2. We need to respect all the kinds of work that exist. Part of the reason adults wouldn’t take my position seriously is because, consciously or otherwise, they subscribed to the mistaken notion that work exists on some kind of spectrum: If you’re a lawyer or doctor, obviously that means you have the skills to succeed in a cubicle, and the officer workers could obviously succeed as a retail clerk… that sort of reasoning. First off, this logic is absolute bunk – Some of the brightest lawyers I know are so clumsy and terrible with people that I can’t imagine them holding down a job behind a counter. More importantly, though, it creates a cultural climate in which we believe that certain types of work are inherently superior to others. In reality, people are born with an assorted jumble of skill sets that will allow them to flourish in certain work environments, tread water in others, and have no prayer in the rest. This has absolutely nothing to do with better or worse types of work and everything to do with how we’re built.

3. I want to know if there is anyone else out there who feels the way I do. This article is meant to be a conversation-starter, partly self-serving (as indicated by the traumas I endured as a child, and still undergo today, because of my own makeup) and partly to see if there are others who might benefit from my experiences. As we learn more about the human animal, we discover more and more ways in which our existing paradigms for understanding each other are terribly flawed. I don’t know whether this will happen now or in a hundred years, but I strongly suspect that someday we will drastically reevaluate how we view work and possessing a work ethic.

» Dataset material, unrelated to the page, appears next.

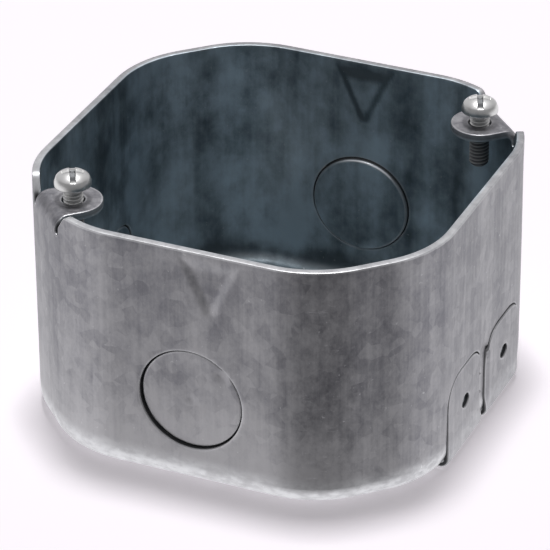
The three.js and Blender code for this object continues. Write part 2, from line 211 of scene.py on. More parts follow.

When that happens, minimum wages will rise (and the notion that they should be kept down will be dismissed for the repugnant class bigotry that it is), our education system will drastically improve (I’ve already made suggestions on how we can do this), and people will be much, much happier in general.

Until then, I’ll just be one of those people who always likes being productive but – because he can’t take notes or flourish with menial labor or drive a car – will remain an oddly work-averse workaholic.